1. Governmentality studies take as objects of knowledge how widely adopted practices for the shaping or governing of human behavior (such as current risk management and actuarial techniques) produce the state. For many governmentality scholars, the state is the result of ensembles of practices, not the author of them.

2. Foucault was responding critically to popular (and essentialist) 1950s and 1960s Marxist and psychoanalytic notions of power as an instrument of repression. Finding these notions inadequate, Foucault formulated often misunderstood ideas about power and knowledge. For example, traditional concepts of power work off the premise that it is the ability to directly compel "X" to do something that "X" would not otherwise do, through some form of coercion. In this sense, power and coercion are essentially the same, some "thing" to be wielded. For Foucault, this is not an accurate or useful understanding of power. Rather, for him, power is always part of a contestable relationship. Even if that relationship is one-sided (a state of domination), Foucault's conceptualization of power always has the possibility of resistance and inversion. The most cited Foucauldian definitions of power are "action on a field of possible action" and "action on others' actions." Apparently aware of Foucault's critique, Scott's essentializing tendencies nevertheless often produce equally essentialist descriptions of centralized state power.
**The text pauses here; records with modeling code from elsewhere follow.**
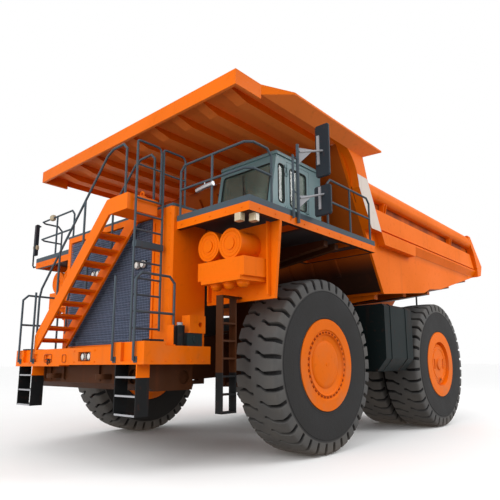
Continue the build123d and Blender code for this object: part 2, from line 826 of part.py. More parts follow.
# Panes: each fills its window but for a seat gap, with corners to match
def cab_glass():
    t, gap, r = glass_thickness, seat_gap, glass_corner - seat_gap
    x0, x1 = cab_right_x + glass_side_inset + gap, cab_left_x - glass_side_inset - gap
    z0, z1 = glass_low_z + gap, glass_high_z - gap
    screen = side_slab([(cab_front_at(z0) + 24, z0), (cab_front_at(z1) + 24, z1),
                        (cab_front_at(z1) + 24 + t, z1), (cab_front_at(z0) + 24 + t, z0)], (x0, x1))
    panes = screen & pane((x0, x1), (cab_front_foot_y - 200, cab_front_top_y + 200), (z0, z1), Axis.Y, r)
    panes += pane((cab_right_x + rear_glass_inset + gap, cab_left_x - rear_glass_inset - gap),
                  (cab_rear_y - 36, cab_rear_y - 36 + t), (glass_low_z + 200 + gap, z1), Axis.Y, r)
    panes += pane((cab_right_x + 24, cab_right_x + 24 + t),
                  (right_glass_y[0] + gap, right_glass_y[1] - gap),
                  (z0, z1), Axis.X, r)
    panes += pane((cab_left_x - 36, cab_left_x - 36 + t),
                  (quarter_glass_y[0] + gap, quarter_glass_y[1] - gap),
                  (quarter_glass_z + gap, z1), Axis.X, r)
    return panes


def cab_door():
    x = (cab_left_x - cab_wall, cab_left_x)
    door = block(x, (door_front_y, door_front_y + door_width), (door_low_z, door_high_z))
    door -= pane((x[0] - 1, x[1] + 1), (door_front_y + door_frame, door_front_y + door_width - door_frame),
                 (door_glass_low_z, door_high_z - door_frame), Axis.X, glass_corner)
    # lower panel stands proud
    door += pane((cab_left_x - 1, cab_left_x + 12),
                 (door_front_y + door_frame, door_front_y + door_width - door_frame),
                 (door_low_z + 60, door_glass_low_z - 80), Axis.X, glass_corner)
    pin_x, pin_y = cab_left_x + door_hinge_out, door_front_y - moving_gap / 2
    for z in (door_low_z + door_hinge_inset, door_high_z - door_hinge_inset):
        low, high = z - door_hinge_half, z + door_hinge_half
        door += bar((pin_x, pin_y, low), (pin_x, pin_y, high), door_hinge_out - 0.5)
        door += block((cab_left_x - 1, pin_x), (door_front_y, door_front_y + door_hinge_leaf), (low, high))
    # pull handle: a bar on two feet
    handle_y = door_front_y + door_width - 75
    door += pipe([(cab_left_x - 1, handle_y, 4950), (cab_left_x + 45, handle_y, 4950),
                  (cab_left_x + 45, handle_y, 5250), (cab_left_x - 1, handle_y, 5250)], 12)
    return door


def door_glass():
    gap = door_frame + seat_gap
    return pane((cab_left_x - 36, cab_left_x - 36 + glass_thickness),
                (door_front_y + gap, door_front_y + door_width - gap),
                (door_glass_low_z + seat_gap, door_high_z - gap), Axis.X, glass_corner - seat_gap)


# Seat: pedestal, cushion, leaning back, head rest and arm rests
def operator_seat():
    z, y = cab_foot_z + cab_floor_thickness + seat_gap, 0
    x = seat_x
    seat = block((x - 180, x + 180), (y - 200, y + 200), (z, z + 330))
    seat += side_slab([(y - 290, z + 330), (y + 250, z + 320), (y + 260, z + 430), (y - 250, z + 460),
                       (y - 290, z + 420)], (x - 260, x + 260))
    back = front_slab([(x - 240, z + 430), (x + 240, z + 430), (x + 240, z + 820), (x + 170, z + 980),
                       (x + 140, z + seat_height), (x - 140, z + seat_height), (x - 170, z + 980),
                       (x - 240, z + 820)], (y + 100, y + 500))
    seat += back & side_slab([(y + 170, z + 420), (y + 300, z + 420), (y + 420, z + seat_height),
                              (y + 320, z + seat_height)], (x - 250, x + 250))
    for side in (-1, 1):
        arm = x + side * 290
        seat += block((arm - 35, arm + 35), (y - 150, y + 260), (z + 620, z + 680))
        seat += block((min(arm, x + side * 230), max(arm, x + side * 230)), (y + 200, y + 260),
                      (z + 640, z + 680))
    return seat


def steering_console():
    z = cab_foot_z + cab_floor_thickness + seat_gap
    dash = side_slab([(-1050, z), (-750, z), (-760, z + 420), (-640, z + 700), (-680, z + 740),
                      (-1000, z + 760)],
                     (cab_right_x + 130, cab_left_x - 130))
    dash += bar((seat_x, -760, z + 500), (seat_x, -500, z + 800), 35)
    wheel = Plane(origin=(seat_x, -500, z + 800), z_dir=(0, 260, 300))
    rim = extrude(wheel * (Circle(steering_wheel_radius) - Circle(steering_wheel_radius - 35)), 30,
                  both=True)
    spokes = extrude(wheel * (Rectangle(2 * steering_wheel_radius - 20, 45) + Circle(60)), 10, both=True)
    return dash + rim + spokes


# Mirrors: on the left two shells on arms from a post, on the right a frame with a tall shell
def mirrors():
    post_x, post_y = deck_x + 30 + seat_gap, mirror_post_y
    left = bar((post_x, post_y, 4240), (post_x, post_y, 5750), 30)
    # arms: height at the post, height at the shell; brackets: x and z each way
    for z, reach in ((5600, 5750), (4700, 4880)):
        left += pipe([(post_x, post_y, z), (3960, mirror_y - 30, reach)], 20)
    for x0, x1, z0, z1 in ((3840, 3900, 5480, 6070), (3855, 3905, 4590, 5030)):
        left += block((x0, x1), (mirror_y - 70, mirror_y - 44), (z0, z1))
    for x0, x1, z0, z1 in ((330, 20, 5230, 6290), (380, 10, 4470, 5060)):
        shell = pane((mirror_left_x - x0, mirror_left_x - x1), (mirror_y - 45, mirror_y), (z0, z1), Axis.Y,
                     50)
        left += chamfer(shell.edges().group_by(Axis.Y)[0], 15)
    x0, x1, y = -deck_x - seat_gap, -3990, deck_front_y + 40
    rail_side = -deck_x + 40 - pipe_radius - seat_gap
    right = pipe([(x0, y, 4260), (x1, y, 4260), (x1, y, 5330), (rail_side, y, 5330)], 20, bend=60)
    right += pane((-3900, -3810), (y - 60, y + 30), (4560, 5400), Axis.X, 30)
    right += bar((x1, y, 5000), (-3850, y, 5000), 15)
    return left + right


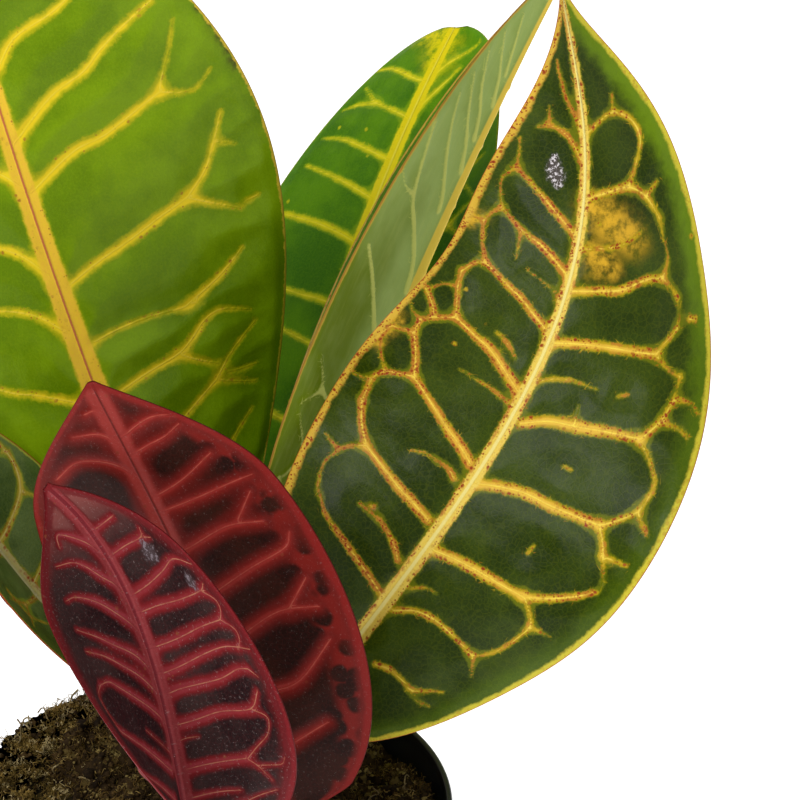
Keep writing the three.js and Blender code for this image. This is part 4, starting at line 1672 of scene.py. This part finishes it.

3. American exceptionalism is a recurrent credo in political life that "America, the state" is the unique exception to the inexorable historical rise and fall of the mighty imperial powers due to the character of its founding and the nature of its institutions. Popular among contemporary neo-liberal Republicans (actively propagated by Speaker of the House, Newt Gingrich), the concept postulates an eternal America, embodying an essence immune to fact of earthly life--death.

References Cited

Foucault, Michel
        1978 The History of Sexuality. New York : Pantheon Books.

Lyotard, Jean Francois
        1984 [1979] The Postmodern Condition. Minneapolis: University of Minnesota Press.